If your portfolio is small and you mainly want airtight Airbnb + Booking.com automation with a lean toolset, it is also worth shortlisting Hospitable alongside these three before you commit.
FAQ
Which channel manager has the lowest double-booking risk for Airbnb, VRBO and Booking.com?
Based on published review records, Hostaway: it connects to all three via direct API with preferred-partner status and carries strong calendar-reliability ratings (third-party-cited G2 4.7, Capterra 4.8). Lodgify is reliable on Airbnb and Booking.com but syncs VRBO hourly and cannot import existing reservations, so you must block prior bookings manually. Guesty has the broadest channel set, but recent Capterra reviews report VRBO and Booking.com connection friction.

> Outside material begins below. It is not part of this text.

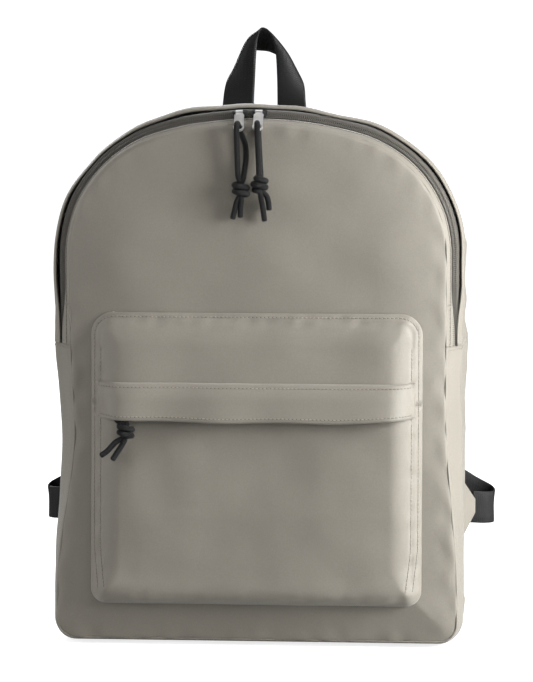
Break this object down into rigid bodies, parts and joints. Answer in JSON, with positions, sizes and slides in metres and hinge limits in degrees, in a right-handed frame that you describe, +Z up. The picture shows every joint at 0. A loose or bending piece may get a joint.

Does Hostaway publish its pricing?
No. Hostaway is quote-only. Independent 2026 reports cite roughly $40/listing/mo for 5-10 listings, dropping to about $25-35 for 11-30, plus a one-time onboarding fee reported between $300 and $1,000+. Treat these as third-party estimates until you get a quote.
How much is Guesty?
Guesty Lite starts at $9/listing/mo plus a 1% per-reservation fee on pay-as-you-grow (up to 3 listings). Pro is sales-gated; a 10-listing setup is estimated around $500-750/mo with onboarding reported at $300-$1,500, per third-party 2026 cost breakdowns.
What does Lodgify cost and are there booking fees?
Lodgify Professional is $40 per property/mo with a 20% discount on annual billing, $0 onboarding, and a 0% booking fee on the Professional tier (the lower Starter tier adds a booking fee). At 10 properties that is roughly $400/mo monthly or about $320/mo annual.
Why does Lodgify create double-booking risk on setup?
Lodgify cannot import your existing reservations or closed periods. On setup you must manually block any dates already booked elsewhere, or those dates can be resold across channels. It is a one-time migration step rather than an ongoing sync problem.